The Sustainable Development Goals (SDGs) of the United Nations provide a blueprint of a better future by 'leaving no one behind', and, to achieve the SDGs by 2030, poor countries require immense volumes of development aid. In this paper, we develop a causal machine learning framework for predicting heterogeneous treatment effects of aid disbursements to inform effective aid allocation. Specifically, our framework comprises three components: (i) a balancing autoencoder that uses representation learning to embed high-dimensional country characteristics while addressing treatment selection bias; (ii) a counterfactual generator to compute counterfactual outcomes for varying aid volumes to address small sample-size settings; and (iii) an inference model that is used to predict heterogeneous treatment-response curves. We demonstrate the effectiveness of our framework using data with official development aid earmarked to end HIV/AIDS in 105 countries, amounting to more than USD 5.2 billion.
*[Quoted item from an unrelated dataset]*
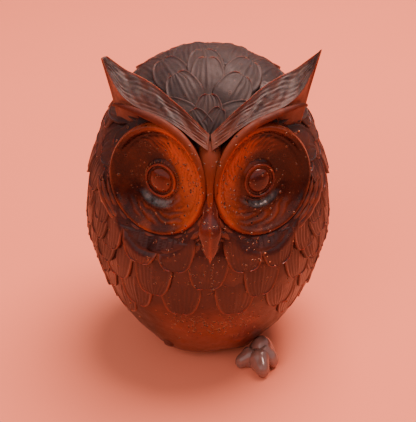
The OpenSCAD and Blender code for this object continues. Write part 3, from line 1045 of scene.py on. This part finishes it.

For this, we first show that our framework successfully computes heterogeneous treatment-response curves using semi-synthetic data. Then, we demonstrate our framework using real-world HIV data. Our framework points to large opportunities for a more effective aid allocation, suggesting that the total number of new HIV infections could be reduced by up to 3.3% (~50,000 cases) compared to the current allocation practice.

6/18/2024